I’m always impressed by how intensely we need to know what’s going on over there across the street, or down the road in another town, or across the country, or on the other side of the planet: I was just thinking about you, how’s it going, or as Sally who lives in foreign lands writes, “Roll call!”
I’m also impressed with the range of the conversations’ technologies. The local kids text their parents; the parents Facetime, Skype, Instagram, Zoom, and email their friends and jobs and their own parents. My mother used the telephone all day long it seemed, and when my grandmother wanted to talk to her sisters, she wrote letters.
My mother liked talking to her sisters too. Also her aunts and friends. She’d sit on a dining room chair next to the little phone table, dial from memory, and I don’t know what they talked about but the talk went on and on, hanging on the phone like my friend with the curly phone cord.
I used to like those cords, twisting them around my fingers while I, like my mother, talked on and on, I don’t know what about. Just finding out what’s going on, I guess, seeing what’s happening: everything ok? what are you up to?

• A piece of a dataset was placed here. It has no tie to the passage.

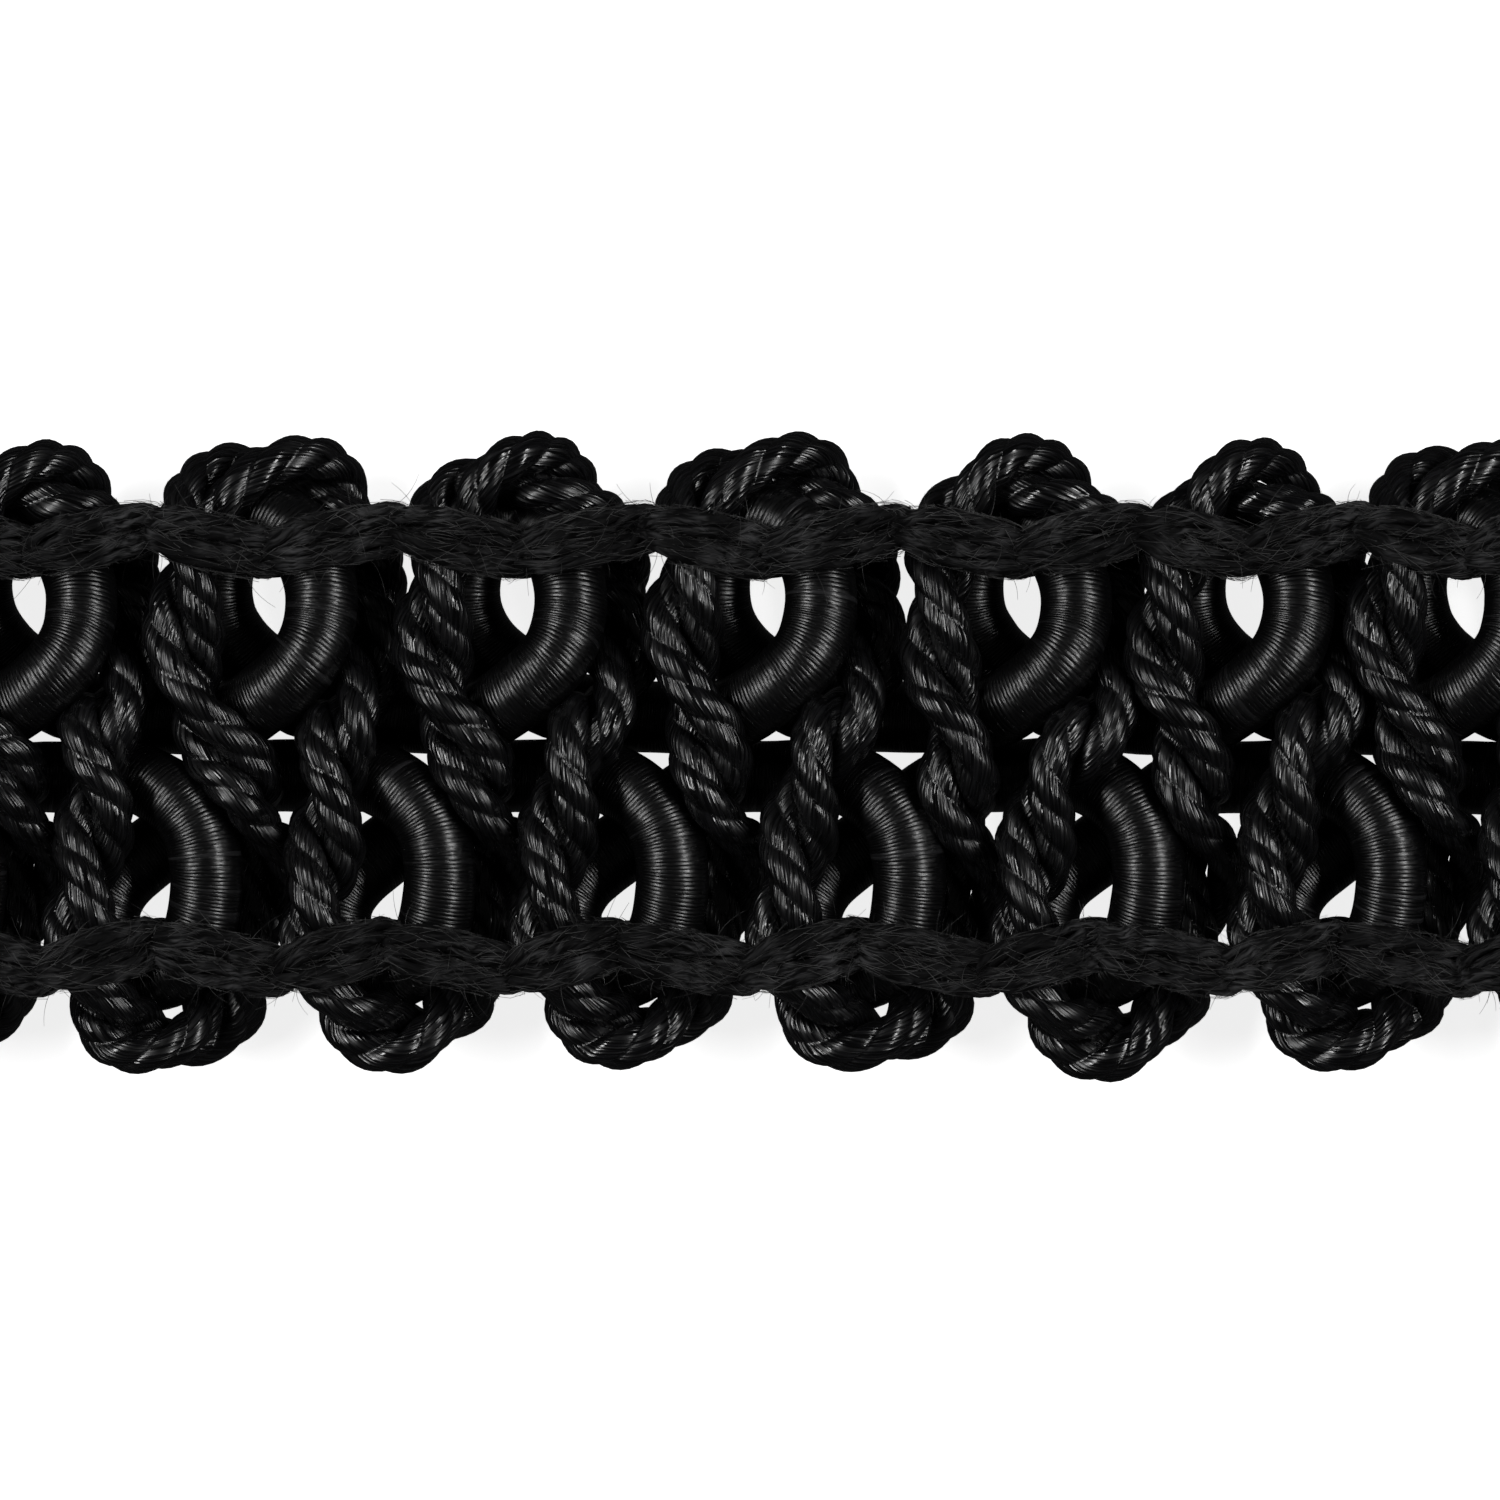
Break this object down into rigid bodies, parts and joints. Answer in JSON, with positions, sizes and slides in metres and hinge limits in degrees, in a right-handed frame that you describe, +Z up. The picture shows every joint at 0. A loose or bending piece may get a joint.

And after talking on and on, the conversations would deepen: I don’t feel like I’m in control, I’m having trouble sleeping, I get so scared, I don’t know if I can do this. Lying in bed in the dark, phone tucked under my ear, lining up the coils of the cord to make a long tunnel, saying and hearing what we still say and hear, especially now: you’re going to feel better, don’t give up, you can do it, it’s going to be ok, it’s going to be ok.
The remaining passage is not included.